Quote every entry word for word.
^^^^^^^^
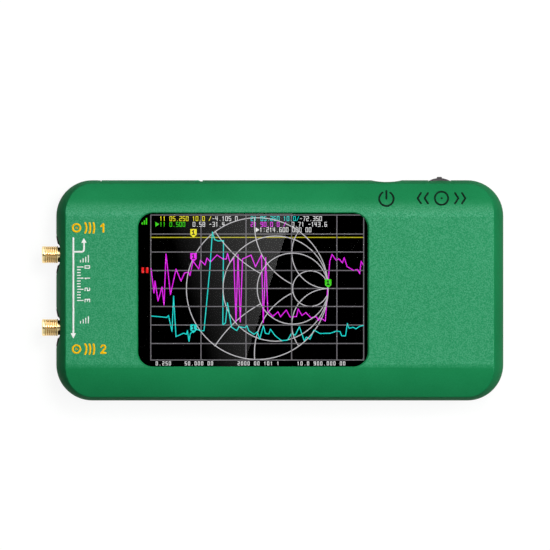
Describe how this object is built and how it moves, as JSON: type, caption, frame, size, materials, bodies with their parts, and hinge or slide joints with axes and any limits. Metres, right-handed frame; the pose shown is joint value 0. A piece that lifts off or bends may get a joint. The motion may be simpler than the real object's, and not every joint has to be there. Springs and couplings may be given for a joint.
{
  "type": "antenna analyzer",
  "caption": "Flat hand-held antenna analyzer with a touch screen, threaded coaxial ports on one end, and a slide switch, rocking wheel and hinged port cover along one side.",
  "frame": {"origin": "centre of the flat back face, which it lies on", "axes": "+Z out of the screen, +X along the case away from the coaxial ports, +Y towards the side with the switch and the wheel"},
  "size_m": [0.1707, 0.0827, 0.024],
  "materials": {
    "case_green": "fine moulded grain",
    "touch_glass": "clear and glossy",
    "gasket_black": "adhesive foam",
    "display_black": "dark display glass",
    "display_frame": "backlight frame",
    "flex_amber": "polyimide flex",
    "connector_ivory": "moulded connector",
    "board_green": "solder mask",
    "port_gold": "gold plated",
    "insulator_white": "fluoropolymer",
    "sheet_steel": "tinned sheet",
    "chip_black": "moulded chip",
    "switch_black": "moulded switch part",
    "wheel_black": "satin moulded cap",
    "carriage_grey": "moulded slide",
    "cell_silver": "pouch foil",
    "pad_grey": "foam tape",
    "lead_red": "insulated wire",
    "screw_steel": "blackened"
  },
  "bodies": {
    "case": {"front_shell": "case_green", "rear_shell": "case_green", "cover_hinge_pin": "screw_steel", "touch_panel": "touch_glass", "screen_gasket": "gasket_black", "lcd_panel": "display_black", "lcd_frame": "display_frame", "lcd_flex": "flex_amber", "flex_connector": "connector_ivory", "main_board": "board_green", "port_1_jack": "port_gold", "port_1_insulator": "insulator_white", "port_1_contact": "port_gold", "port_2_jack": "port_gold", "port_2_insulator": "insulator_white", "port_2_contact": "port_gold", "shield_frame": "sheet_steel", "shield_lid": "sheet_steel", "processor_chip": "chip_black", "radio_chips": "chip_black", "oscillator_can": "sheet_steel", "usb_socket_shell": "sheet_steel", "usb_socket_tongue": "switch_black", "card_socket": "sheet_steel", "power_switch_body": "sheet_steel", "jog_switch_body": "switch_black", "battery_cell": "cell_silver", "battery_pad": "pad_grey", "battery_leads": "lead_red", "battery_plug": "insulator_white", "battery_header": "connector_ivory", "case_screws": "screw_steel"},
    "switch_knob": {"power_switch_knob": "switch_black"},
    "wheel_carriage": {"jog_carriage": "carriage_grey"},
    "rocking_wheel": {"function_wheel": "wheel_black"},
    "cover": {"port_cover": "case_green"}
  },
  "joints": [
    {"name": "power_slide", "type": "slide", "parent": "case", "child": "switch_knob", "axis": [1, 0, 0], "range_m": [0, 0.002]},
    {"name": "wheel_press", "type": "slide", "parent": "case", "child": "wheel_carriage", "axis": [0, -1, 0], "range_m": [0, 0.0005], "stiffness_N_per_m": 2000, "springref_m": -0.0002},
    {"name": "wheel_rock", "type": "hinge", "parent": "wheel_carriage", "child": "rocking_wheel", "pos_m": [0.05905, 0.03355, 0.012], "axis": [0, 0, 1], "range_deg": [-10, 10], "stiffness_Nm_per_rad": 0.05},
    {"name": "cover_swing", "type": "hinge", "parent": "case", "child": "cover", "pos_m": [-0.0305, 0.0391, 0.012], "axis": [0, 0, -1], "range_deg": [0, 95]}
  ]
}
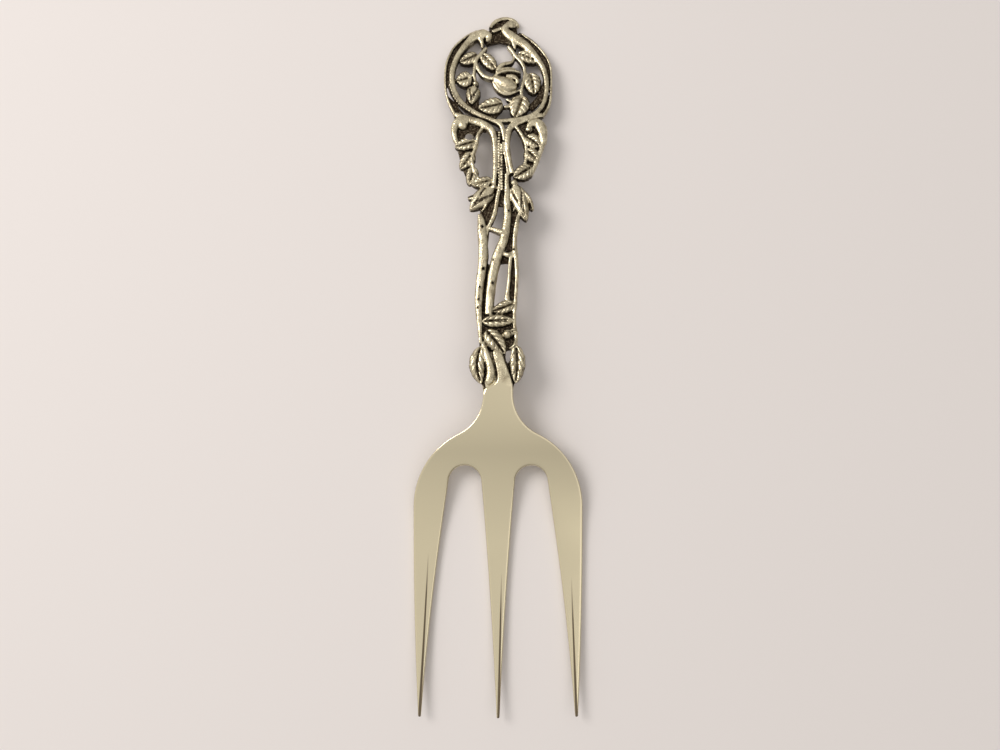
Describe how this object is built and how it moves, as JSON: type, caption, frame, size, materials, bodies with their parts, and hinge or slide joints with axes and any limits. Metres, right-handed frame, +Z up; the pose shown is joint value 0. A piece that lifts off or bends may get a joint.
^^^^^^^^
Exercise response:
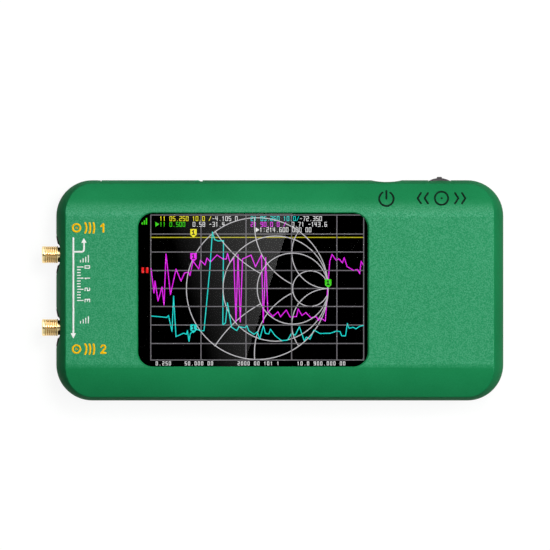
Describe how this object is built and how it moves, as JSON: type, caption, frame, size, materials, bodies with their parts, and hinge or slide joints with axes and any limits. Metres, right-handed frame; the pose shown is joint value 0. A piece that lifts off or bends may get a joint. The motion may be simpler than the real object's, and not every joint has to be there. Springs and couplings may be given for a joint.
{
  "type": "antenna analyzer",
  "caption": "Flat hand-held antenna analyzer with a touch screen, threaded coaxial ports on one end, and a slide switch, rocking wheel and hinged port cover along one side.",
  "frame": {"origin": "centre of the flat back face, which it lies on", "axes": "+Z out of the screen, +X along the case away from the coaxial ports, +Y towards the side with the switch and the wheel"},
  "size_m": [0.1707, 0.0827, 0.024],
  "materials": {
    "case_green": "fine moulded grain",
    "touch_glass": "clear and glossy",
    "gasket_black": "adhesive foam",
    "display_black": "dark display glass",
    "display_frame": "backlight frame",
    "flex_amber": "polyimide flex",
    "connector_ivory": "moulded connector",
    "board_green": "solder mask",
    "port_gold": "gold plated",
    "insulator_white": "fluoropolymer",
    "sheet_steel": "tinned sheet",
    "chip_black": "moulded chip",
    "switch_black": "moulded switch part",
    "wheel_black": "satin moulded cap",
    "carriage_grey": "moulded slide",
    "cell_silver": "pouch foil",
    "pad_grey": "foam tape",
    "lead_red": "insulated wire",
    "screw_steel": "blackened"
  },
  "bodies": {
    "case": {"front_shell": "case_green", "rear_shell": "case_green", "cover_hinge_pin": "screw_steel", "touch_panel": "touch_glass", "screen_gasket": "gasket_black", "lcd_panel": "display_black", "lcd_frame": "display_frame", "lcd_flex": "flex_amber", "flex_connector": "connector_ivory", "main_board": "board_green", "port_1_jack": "port_gold", "port_1_insulator": "insulator_white", "port_1_contact": "port_gold", "port_2_jack": "port_gold", "port_2_insulator": "insulator_white", "port_2_contact": "port_gold", "shield_frame": "sheet_steel", "shield_lid": "sheet_steel", "processor_chip": "chip_black", "radio_chips": "chip_black", "oscillator_can": "sheet_steel", "usb_socket_shell": "sheet_steel", "usb_socket_tongue": "switch_black", "card_socket": "sheet_steel", "power_switch_body": "sheet_steel", "jog_switch_body": "switch_black", "battery_cell": "cell_silver", "battery_pad": "pad_grey", "battery_leads": "lead_red", "battery_plug": "insulator_white", "battery_header": "connector_ivory", "case_screws": "screw_steel"},
    "switch_knob": {"power_switch_knob": "switch_black"},
    "wheel_carriage": {"jog_carriage": "carriage_grey"},
    "rocking_wheel": {"function_wheel": "wheel_black"},
    "cover": {"port_cover": "case_green"}
  },
  "joints": [
    {"name": "power_slide", "type": "slide", "parent": "case", "child": "switch_knob", "axis": [1, 0, 0], "range_m": [0, 0.002]},
    {"name": "wheel_press", "type": "slide", "parent": "case", "child": "wheel_carriage", "axis": [0, -1, 0], "range_m": [0, 0.0005], "stiffness_N_per_m": 2000, "springref_m": -0.0002},
    {"name": "wheel_rock", "type": "hinge", "parent": "wheel_carriage", "child": "rocking_wheel", "pos_m": [0.05905, 0.03355, 0.012], "axis": [0, 0, 1], "range_deg": [-10, 10], "stiffness_Nm_per_rad": 0.05},
    {"name": "cover_swing", "type": "hinge", "parent": "case", "child": "cover", "pos_m": [-0.0305, 0.0391, 0.012], "axis": [0, 0, -1], "range_deg": [0, 95]}
  ]
}
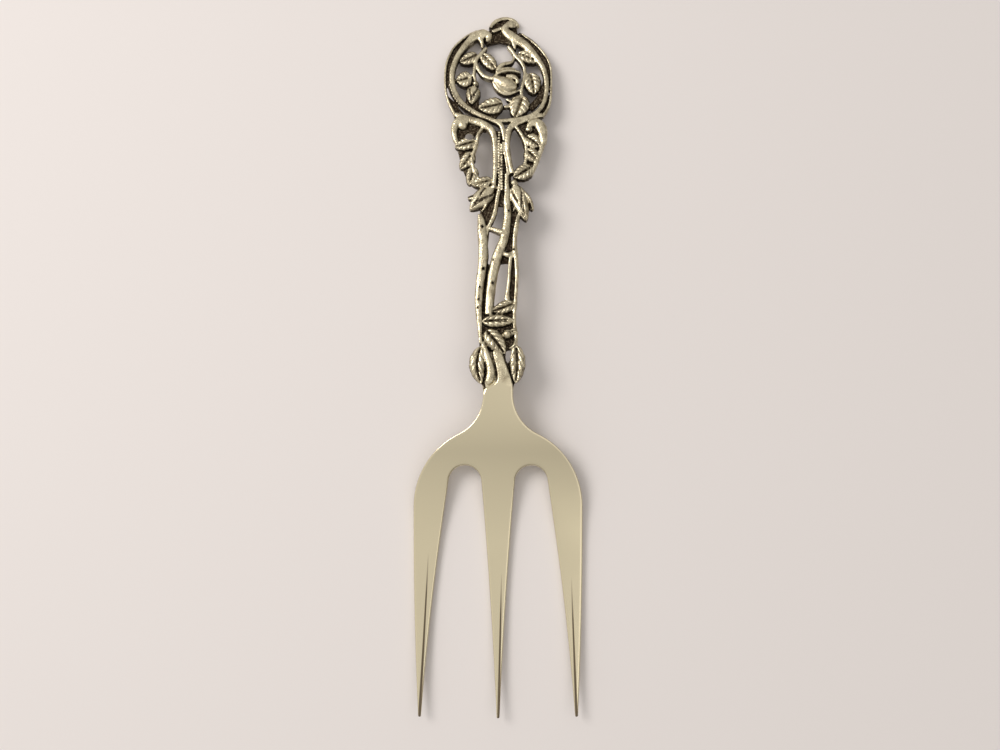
Describe how this object is built and how it moves, as JSON: type, caption, frame, size, materials, bodies with their parts, and hinge or slide joints with axes and any limits. Metres, right-handed frame, +Z up; the pose shown is joint value 0. A piece that lifts off or bends may get a joint.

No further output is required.